*JOB*: Starting at the first line of the data below, write out each line exactly until you reach the line containing "fold_arc: float = field(init=False)", and include that line too.

Object modeling scripts:
## Start
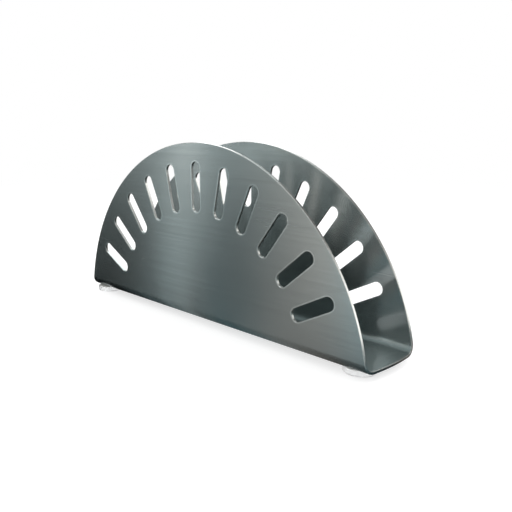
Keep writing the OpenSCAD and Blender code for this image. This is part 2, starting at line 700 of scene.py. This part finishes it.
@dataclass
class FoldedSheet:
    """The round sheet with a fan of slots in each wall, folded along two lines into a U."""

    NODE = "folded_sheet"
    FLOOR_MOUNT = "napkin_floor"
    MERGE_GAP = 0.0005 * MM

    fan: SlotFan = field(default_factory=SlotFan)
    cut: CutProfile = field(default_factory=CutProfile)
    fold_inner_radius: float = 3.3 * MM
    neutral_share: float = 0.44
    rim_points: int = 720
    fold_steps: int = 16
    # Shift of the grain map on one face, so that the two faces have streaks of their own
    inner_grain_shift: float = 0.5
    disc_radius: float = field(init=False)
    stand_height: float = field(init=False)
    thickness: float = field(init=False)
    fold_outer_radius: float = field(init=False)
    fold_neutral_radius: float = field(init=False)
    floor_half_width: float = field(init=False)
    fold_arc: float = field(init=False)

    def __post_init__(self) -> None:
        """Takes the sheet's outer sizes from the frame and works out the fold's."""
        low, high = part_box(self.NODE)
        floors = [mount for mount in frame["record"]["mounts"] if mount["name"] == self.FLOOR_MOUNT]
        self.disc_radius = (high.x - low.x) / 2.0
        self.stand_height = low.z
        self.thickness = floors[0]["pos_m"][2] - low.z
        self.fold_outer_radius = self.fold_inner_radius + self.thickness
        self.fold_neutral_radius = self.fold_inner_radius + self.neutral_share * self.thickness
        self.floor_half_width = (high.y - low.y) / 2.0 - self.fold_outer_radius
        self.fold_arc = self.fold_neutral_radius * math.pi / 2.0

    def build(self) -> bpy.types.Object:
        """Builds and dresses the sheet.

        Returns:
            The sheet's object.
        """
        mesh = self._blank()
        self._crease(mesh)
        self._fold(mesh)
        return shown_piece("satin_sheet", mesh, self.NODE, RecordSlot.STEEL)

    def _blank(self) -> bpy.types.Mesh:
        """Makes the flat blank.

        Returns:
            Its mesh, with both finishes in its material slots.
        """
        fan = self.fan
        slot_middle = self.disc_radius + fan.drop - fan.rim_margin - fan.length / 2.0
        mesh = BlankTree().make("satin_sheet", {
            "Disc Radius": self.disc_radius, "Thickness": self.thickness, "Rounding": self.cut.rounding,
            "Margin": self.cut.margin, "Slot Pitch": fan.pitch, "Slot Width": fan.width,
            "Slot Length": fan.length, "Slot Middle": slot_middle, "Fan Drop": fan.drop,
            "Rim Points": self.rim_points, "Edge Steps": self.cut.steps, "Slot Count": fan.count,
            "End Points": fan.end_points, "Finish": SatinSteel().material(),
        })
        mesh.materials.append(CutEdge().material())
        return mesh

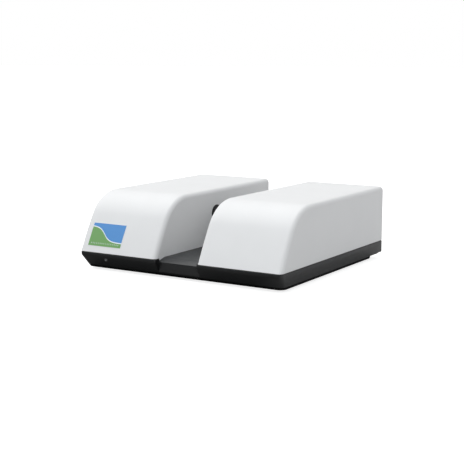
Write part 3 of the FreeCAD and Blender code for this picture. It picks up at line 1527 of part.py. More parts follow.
## End
*CORRECT OUTPUT*:
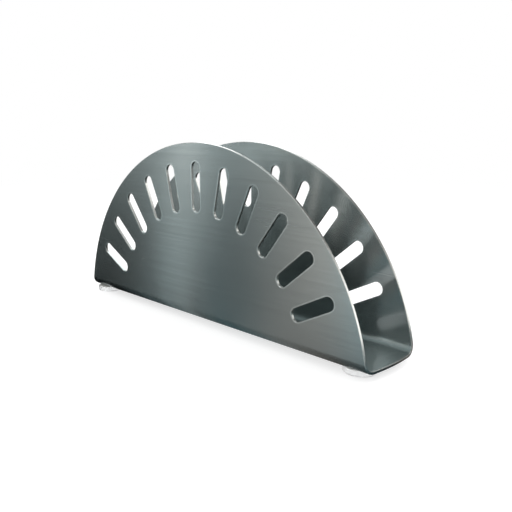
Keep writing the OpenSCAD and Blender code for this image. This is part 2, starting at line 700 of scene.py. This part finishes it.
@dataclass
class FoldedSheet:
    """The round sheet with a fan of slots in each wall, folded along two lines into a U."""

    NODE = "folded_sheet"
    FLOOR_MOUNT = "napkin_floor"
    MERGE_GAP = 0.0005 * MM

    fan: SlotFan = field(default_factory=SlotFan)
    cut: CutProfile = field(default_factory=CutProfile)
    fold_inner_radius: float = 3.3 * MM
    neutral_share: float = 0.44
    rim_points: int = 720
    fold_steps: int = 16
    # Shift of the grain map on one face, so that the two faces have streaks of their own
    inner_grain_shift: float = 0.5
    disc_radius: float = field(init=False)
    stand_height: float = field(init=False)
    thickness: float = field(init=False)
    fold_outer_radius: float = field(init=False)
    fold_neutral_radius: float = field(init=False)
    floor_half_width: float = field(init=False)
    fold_arc: float = field(init=False)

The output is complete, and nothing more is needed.